Information provided:

[START]

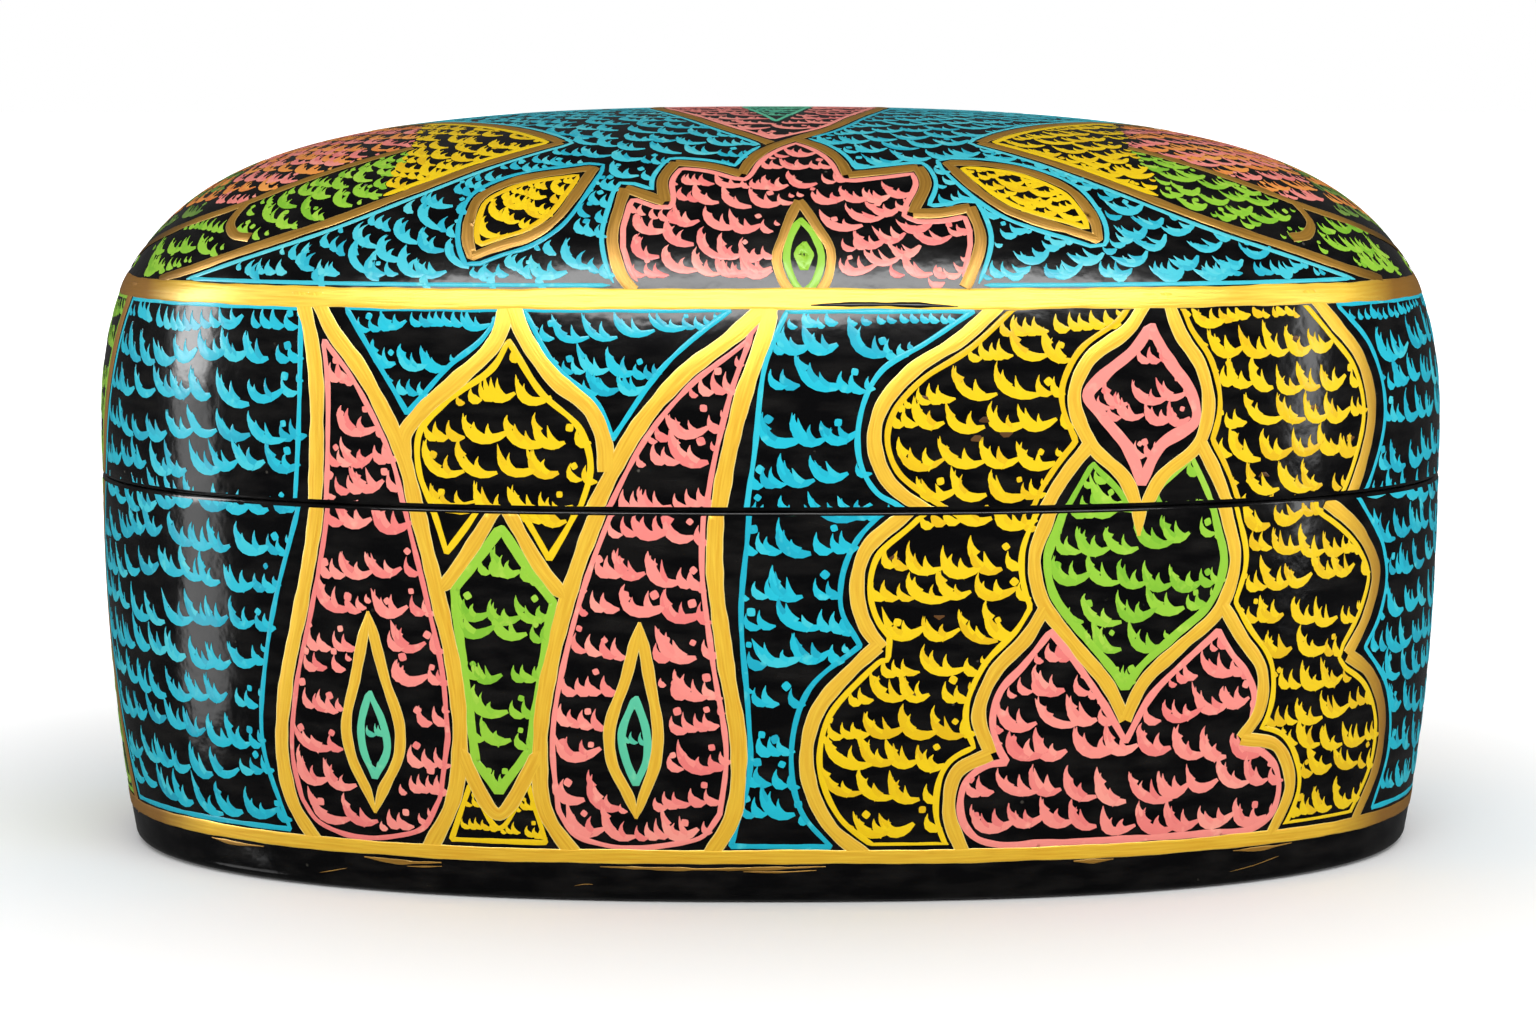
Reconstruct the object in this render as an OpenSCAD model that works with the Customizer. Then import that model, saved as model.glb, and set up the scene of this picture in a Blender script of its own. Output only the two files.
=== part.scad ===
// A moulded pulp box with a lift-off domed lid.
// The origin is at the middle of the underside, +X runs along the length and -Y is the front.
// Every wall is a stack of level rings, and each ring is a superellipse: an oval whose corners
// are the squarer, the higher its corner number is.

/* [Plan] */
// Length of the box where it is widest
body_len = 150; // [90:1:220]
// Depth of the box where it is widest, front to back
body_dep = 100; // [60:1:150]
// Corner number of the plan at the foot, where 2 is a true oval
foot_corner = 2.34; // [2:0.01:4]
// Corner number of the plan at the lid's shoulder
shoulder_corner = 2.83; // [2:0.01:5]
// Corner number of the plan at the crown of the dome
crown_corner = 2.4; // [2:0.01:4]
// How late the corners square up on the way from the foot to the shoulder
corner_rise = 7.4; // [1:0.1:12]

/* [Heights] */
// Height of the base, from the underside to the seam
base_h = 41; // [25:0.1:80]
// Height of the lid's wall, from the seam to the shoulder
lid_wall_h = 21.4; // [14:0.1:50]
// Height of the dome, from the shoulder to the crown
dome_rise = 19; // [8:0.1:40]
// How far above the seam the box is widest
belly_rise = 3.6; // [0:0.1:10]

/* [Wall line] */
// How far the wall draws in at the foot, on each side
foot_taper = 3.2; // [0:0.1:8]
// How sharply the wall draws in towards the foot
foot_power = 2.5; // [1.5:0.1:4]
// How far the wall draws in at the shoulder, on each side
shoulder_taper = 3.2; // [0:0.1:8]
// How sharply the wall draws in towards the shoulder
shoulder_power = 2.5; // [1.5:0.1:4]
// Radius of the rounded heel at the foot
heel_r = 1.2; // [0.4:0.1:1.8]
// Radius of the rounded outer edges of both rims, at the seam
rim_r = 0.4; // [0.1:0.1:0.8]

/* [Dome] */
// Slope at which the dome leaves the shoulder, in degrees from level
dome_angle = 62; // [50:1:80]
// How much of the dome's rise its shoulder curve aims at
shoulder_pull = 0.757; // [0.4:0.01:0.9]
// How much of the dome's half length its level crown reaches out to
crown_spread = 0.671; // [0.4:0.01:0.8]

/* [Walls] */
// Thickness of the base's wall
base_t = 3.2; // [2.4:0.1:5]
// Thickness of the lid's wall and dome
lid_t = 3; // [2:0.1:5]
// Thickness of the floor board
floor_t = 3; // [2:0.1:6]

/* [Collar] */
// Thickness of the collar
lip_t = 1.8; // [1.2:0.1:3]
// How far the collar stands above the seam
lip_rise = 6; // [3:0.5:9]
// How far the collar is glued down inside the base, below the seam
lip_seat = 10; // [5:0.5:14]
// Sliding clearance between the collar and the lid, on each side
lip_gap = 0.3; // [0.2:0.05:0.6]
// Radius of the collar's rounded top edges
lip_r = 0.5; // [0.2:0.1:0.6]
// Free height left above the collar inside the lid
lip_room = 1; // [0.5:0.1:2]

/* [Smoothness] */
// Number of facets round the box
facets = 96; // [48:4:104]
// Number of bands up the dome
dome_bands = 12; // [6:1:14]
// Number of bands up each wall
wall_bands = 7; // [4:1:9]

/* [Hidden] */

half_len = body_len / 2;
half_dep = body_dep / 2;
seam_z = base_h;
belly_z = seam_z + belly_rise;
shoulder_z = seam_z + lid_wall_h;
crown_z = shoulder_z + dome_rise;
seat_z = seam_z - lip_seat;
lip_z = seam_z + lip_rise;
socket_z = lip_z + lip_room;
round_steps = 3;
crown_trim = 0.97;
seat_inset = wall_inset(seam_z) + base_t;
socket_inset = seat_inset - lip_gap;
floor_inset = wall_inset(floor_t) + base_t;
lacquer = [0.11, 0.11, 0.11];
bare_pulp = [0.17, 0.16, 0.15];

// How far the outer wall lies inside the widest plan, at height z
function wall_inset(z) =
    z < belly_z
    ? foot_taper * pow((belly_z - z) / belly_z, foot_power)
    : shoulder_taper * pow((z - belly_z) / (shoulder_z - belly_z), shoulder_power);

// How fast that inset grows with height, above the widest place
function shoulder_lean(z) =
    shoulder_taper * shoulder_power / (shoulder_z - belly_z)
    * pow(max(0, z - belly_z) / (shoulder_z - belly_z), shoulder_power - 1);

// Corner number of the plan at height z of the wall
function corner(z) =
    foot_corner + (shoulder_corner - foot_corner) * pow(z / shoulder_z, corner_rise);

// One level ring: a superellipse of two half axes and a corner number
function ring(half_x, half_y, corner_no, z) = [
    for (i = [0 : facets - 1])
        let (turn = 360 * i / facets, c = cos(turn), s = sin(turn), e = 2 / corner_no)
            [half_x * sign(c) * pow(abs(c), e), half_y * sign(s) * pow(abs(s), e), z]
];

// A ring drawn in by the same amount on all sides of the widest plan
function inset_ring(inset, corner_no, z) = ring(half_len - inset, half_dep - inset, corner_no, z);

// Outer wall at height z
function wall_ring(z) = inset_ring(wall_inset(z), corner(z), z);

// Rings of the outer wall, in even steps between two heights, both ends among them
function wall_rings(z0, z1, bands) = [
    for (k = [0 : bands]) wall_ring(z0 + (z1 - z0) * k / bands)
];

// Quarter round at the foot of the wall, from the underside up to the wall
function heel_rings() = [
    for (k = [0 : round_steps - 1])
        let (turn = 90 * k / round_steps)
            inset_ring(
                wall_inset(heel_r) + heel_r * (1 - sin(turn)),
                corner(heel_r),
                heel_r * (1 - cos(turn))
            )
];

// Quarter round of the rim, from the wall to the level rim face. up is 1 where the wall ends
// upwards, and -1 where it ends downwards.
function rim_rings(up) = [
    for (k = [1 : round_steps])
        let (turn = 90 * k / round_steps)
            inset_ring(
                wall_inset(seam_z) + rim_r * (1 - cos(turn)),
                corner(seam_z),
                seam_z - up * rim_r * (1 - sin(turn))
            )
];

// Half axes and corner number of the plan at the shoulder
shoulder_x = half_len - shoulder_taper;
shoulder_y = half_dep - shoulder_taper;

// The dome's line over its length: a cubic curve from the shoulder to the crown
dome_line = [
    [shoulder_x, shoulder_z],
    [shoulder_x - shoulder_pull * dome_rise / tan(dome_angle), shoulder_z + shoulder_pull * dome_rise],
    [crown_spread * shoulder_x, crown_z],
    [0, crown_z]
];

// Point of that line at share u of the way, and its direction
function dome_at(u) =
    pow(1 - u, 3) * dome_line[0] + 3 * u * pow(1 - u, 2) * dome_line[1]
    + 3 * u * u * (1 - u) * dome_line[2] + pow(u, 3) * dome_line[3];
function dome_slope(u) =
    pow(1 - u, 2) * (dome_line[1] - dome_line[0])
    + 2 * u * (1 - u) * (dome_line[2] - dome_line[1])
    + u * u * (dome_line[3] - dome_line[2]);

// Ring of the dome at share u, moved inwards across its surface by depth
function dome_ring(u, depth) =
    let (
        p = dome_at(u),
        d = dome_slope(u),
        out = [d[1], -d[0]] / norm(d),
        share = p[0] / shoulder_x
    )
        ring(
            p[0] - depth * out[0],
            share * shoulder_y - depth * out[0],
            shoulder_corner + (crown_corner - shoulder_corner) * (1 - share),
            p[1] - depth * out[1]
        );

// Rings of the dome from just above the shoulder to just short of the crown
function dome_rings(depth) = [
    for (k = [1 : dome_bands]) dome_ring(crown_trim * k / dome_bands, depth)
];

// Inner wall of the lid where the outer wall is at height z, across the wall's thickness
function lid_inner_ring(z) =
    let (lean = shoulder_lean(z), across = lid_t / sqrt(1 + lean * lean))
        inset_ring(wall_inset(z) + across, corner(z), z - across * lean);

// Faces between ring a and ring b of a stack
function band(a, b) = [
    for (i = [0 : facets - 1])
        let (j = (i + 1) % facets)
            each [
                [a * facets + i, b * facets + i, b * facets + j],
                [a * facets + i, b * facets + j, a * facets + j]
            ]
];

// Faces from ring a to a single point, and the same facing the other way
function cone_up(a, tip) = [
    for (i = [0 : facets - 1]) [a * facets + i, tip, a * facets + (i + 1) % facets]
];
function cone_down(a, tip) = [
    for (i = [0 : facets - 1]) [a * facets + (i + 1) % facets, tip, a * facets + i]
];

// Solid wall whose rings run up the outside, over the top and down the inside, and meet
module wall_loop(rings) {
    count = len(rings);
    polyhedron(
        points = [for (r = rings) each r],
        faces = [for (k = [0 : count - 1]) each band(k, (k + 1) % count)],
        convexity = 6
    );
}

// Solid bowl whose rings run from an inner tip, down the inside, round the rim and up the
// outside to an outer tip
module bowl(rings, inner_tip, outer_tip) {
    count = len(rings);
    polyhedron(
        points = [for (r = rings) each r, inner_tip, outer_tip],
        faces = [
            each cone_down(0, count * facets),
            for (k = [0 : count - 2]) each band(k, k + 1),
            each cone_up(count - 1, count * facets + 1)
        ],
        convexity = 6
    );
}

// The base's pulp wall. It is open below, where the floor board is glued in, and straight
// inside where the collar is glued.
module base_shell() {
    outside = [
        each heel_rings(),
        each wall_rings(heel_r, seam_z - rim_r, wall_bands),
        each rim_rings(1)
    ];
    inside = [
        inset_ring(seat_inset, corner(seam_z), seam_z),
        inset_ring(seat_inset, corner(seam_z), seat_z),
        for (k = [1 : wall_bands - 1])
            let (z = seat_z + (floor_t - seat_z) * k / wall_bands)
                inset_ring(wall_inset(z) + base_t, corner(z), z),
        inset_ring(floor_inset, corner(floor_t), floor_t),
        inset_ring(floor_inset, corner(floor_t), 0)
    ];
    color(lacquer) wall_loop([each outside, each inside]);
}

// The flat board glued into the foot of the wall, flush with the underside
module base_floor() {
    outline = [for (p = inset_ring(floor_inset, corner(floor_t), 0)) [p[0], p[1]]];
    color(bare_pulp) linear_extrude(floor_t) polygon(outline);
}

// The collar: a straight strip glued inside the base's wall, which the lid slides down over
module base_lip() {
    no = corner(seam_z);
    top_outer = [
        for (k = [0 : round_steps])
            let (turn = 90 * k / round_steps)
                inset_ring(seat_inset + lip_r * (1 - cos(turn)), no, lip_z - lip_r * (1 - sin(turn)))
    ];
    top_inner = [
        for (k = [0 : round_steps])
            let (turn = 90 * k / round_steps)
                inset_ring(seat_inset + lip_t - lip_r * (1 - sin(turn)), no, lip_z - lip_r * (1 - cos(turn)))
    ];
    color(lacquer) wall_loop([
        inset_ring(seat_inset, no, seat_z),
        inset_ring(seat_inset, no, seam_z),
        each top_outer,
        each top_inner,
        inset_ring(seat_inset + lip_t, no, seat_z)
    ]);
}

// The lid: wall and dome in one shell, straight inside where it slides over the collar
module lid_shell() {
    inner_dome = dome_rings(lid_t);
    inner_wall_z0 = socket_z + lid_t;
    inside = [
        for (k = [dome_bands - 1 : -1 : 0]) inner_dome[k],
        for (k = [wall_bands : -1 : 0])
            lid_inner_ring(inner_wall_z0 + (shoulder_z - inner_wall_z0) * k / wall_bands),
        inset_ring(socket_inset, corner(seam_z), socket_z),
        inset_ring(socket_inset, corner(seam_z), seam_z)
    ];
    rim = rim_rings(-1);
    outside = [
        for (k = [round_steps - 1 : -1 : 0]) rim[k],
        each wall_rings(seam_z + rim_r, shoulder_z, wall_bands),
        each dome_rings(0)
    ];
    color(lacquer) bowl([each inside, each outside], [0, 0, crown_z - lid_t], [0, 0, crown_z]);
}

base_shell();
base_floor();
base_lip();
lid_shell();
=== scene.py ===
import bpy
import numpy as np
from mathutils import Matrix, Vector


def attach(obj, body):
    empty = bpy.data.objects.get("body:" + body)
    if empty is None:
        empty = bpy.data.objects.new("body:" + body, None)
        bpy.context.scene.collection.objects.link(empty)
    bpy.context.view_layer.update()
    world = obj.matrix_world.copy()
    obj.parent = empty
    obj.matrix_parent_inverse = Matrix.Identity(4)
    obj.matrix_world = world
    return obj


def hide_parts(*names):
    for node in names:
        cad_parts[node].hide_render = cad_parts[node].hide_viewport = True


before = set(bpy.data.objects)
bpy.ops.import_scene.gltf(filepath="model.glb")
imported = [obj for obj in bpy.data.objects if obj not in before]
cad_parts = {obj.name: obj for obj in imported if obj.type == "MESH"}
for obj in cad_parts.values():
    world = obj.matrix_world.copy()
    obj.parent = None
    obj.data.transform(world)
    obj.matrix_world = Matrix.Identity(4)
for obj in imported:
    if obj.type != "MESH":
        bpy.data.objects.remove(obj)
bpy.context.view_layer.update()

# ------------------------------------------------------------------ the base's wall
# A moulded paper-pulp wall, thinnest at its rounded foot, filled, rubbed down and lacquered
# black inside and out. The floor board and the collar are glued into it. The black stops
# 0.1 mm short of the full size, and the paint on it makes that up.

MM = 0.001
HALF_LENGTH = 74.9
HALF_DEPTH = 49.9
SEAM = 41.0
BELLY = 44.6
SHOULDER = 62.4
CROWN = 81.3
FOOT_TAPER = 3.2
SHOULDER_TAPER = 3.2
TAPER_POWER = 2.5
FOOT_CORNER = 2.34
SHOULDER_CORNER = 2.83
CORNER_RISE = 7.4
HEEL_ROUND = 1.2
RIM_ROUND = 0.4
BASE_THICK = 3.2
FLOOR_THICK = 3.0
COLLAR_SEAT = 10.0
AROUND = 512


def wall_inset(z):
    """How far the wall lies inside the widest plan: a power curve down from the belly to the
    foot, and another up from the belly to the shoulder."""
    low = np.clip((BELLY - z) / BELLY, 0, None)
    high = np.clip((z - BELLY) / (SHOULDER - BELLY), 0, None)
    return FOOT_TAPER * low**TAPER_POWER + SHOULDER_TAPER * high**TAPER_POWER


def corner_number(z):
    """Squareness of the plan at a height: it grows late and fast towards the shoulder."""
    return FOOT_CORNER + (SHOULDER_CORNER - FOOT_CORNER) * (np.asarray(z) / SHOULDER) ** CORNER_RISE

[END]

Instructions for the task: Every line from the one containing "bpy.context.scene.collection.objects.link(empty)" through the one containing "in imported if" is to be given again exactly, both ends included, and no line outside that range.

Finished task:
        bpy.context.scene.collection.objects.link(empty)
    bpy.context.view_layer.update()
    world = obj.matrix_world.copy()
    obj.parent = empty
    obj.matrix_parent_inverse = Matrix.Identity(4)
    obj.matrix_world = world
    return obj


def hide_parts(*names):
    for node in names:
        cad_parts[node].hide_render = cad_parts[node].hide_viewport = True


before = set(bpy.data.objects)
bpy.ops.import_scene.gltf(filepath="model.glb")
imported = [obj for obj in bpy.data.objects if obj not in before]
cad_parts = {obj.name: obj for obj in imported if obj.type == "MESH"}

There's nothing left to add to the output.